Much like his touted, ambitious programmes, Modi wasn’t really breaking the Internet as an India Today Group-Cicero snap poll, found: “the noise over online trends and hashtags notwithstanding, 72 percent do not follow him (Modi) on social media.”
Moreover, according to the poll, 56 per cent respondents had not even heard of Modi’s Mann ki Baat.
With the narrative slipping on the development front and hotheads talking centrestage, the PM had to do something. What could have galvanised him into action was the open threat that Subramanian Swamy was mounting on his administration. First Raghuram Rajan, then Arun Jaitley and then Chief Economic Adviser.
Modi understood that people needed to see him talking, answering questions that he never takes on his radio show and dousing the fires resulting from Swamy’s remarks. Modi stating that Rajan is as much an Indian as anyone else was a clear message for the hotheads to back off.
Hours later, the Bharatiya Janata Party cancelled two events where Swamy was supposed to speak – an indication that Modi’s interview was part of a larger strategy.

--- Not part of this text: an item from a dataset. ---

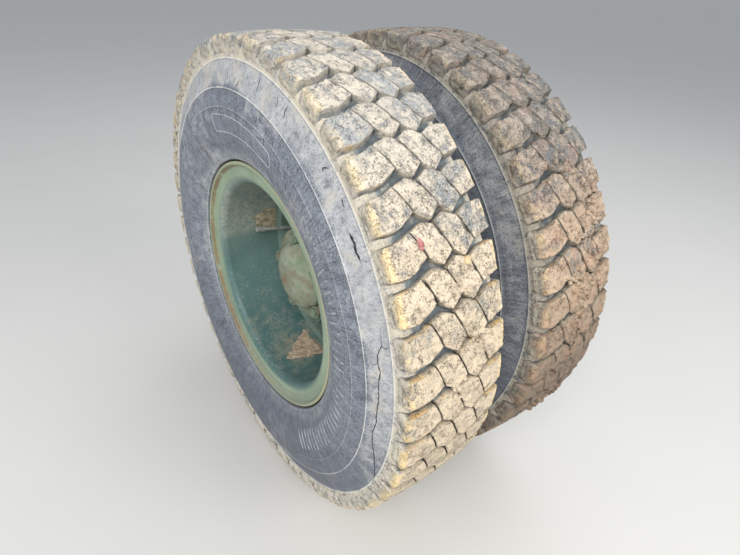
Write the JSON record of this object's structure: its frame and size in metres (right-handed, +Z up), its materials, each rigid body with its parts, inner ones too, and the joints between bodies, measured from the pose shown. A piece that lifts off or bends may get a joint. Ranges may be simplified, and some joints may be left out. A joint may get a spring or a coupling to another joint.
{
  "type": "twin rear truck wheel end",
  "caption": "Dual disc wheels and tyres on a hub with brake drum, drive flange, spindle and axle casing end; the rear corner of a heavy off-road truck.",
  "frame": {"origin": "centre of the axle casing end's inboard flange face, on the wheel axis", "axes": "+Y along the wheel axis, inboard; +Z up; +X to the vehicle's rear"},
  "size_m": [1.092, 0.7496, 1.092],
  "materials": {
    "tyre": "aged rubber, dusty and muddy",
    "paint": "worn satin sage green",
    "hub_paint": "worn olive green over rust",
    "cast": "rusty",
    "steel": "dull machined",
    "fastener": "painted over, chipped",
    "pipe": "dull"
  },
  "bodies": {
    "root": {"spindle": "steel", "backing_plate": "paint", "wheel_cylinder": "cast", "anchor_pins": "fastener", "cam_adjusters": "fastener", "axle_casing_end": "hub_paint", "casing_bolts": "fastener", "brake_pipe": "pipe"},
    "wheels": {"outer_tyre": "tyre", "inner_tyre": "tyre", "outer_rim": "paint", "inner_rim": "paint", "outer_lock_ring": "paint", "inner_lock_ring": "paint", "outer_disc": "paint", "inner_disc": "paint", "hub": "hub_paint", "brake_drum": "cast", "wheel_studs": "steel", "wheel_nuts": "fastener", "cap_nuts": "fastener", "axle_shaft": "hub_paint", "drive_flange_nuts": "fastener", "wheel_bearings": "steel", "outer_valve_stem": "steel", "inner_valve_stem": "steel"}
  },
  "joints": [
    {"name": "wheel_spin", "type": "hinge", "parent": "root", "child": "wheels", "pos_m": [0, 0, 0], "axis": [0, 1, 0], "continuous": true}
  ]
}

The Prime Minister – for now – seems to have silenced Swamy, got the focus back on himself and changed the narrative to the efforts he’s mounting on development, black money, Nuclear Suppliers Group (NSG) and so on. Sure there will be endless debates over why Arnab Goswami didn’t ask “tougher” questions or why his aggression suddenly dissipated. But there was perhaps a larger game that was afoot here — the PM wanted to get his point of view across and he chose a prominent English anchor to ensure that this message got to the national and international audiences as well.
But hopefully Modi has realised that speaking has more benefits than keeping mum, an erudite PM like him shouldn’t repeat the mistake of Manmohan Singh — who was advised to take the media for granted.
Narendra Modi may still feel victimised by the media for the 2002 coverage and indeed sections of the media may still ask about Gujarat. But that shouldn’t stop the Prime Minister of India from engaging with the mainstream media, which still touches a whole lot more people than tweets do and initiates a dialogue that carries more weight than a one-way radio sermon.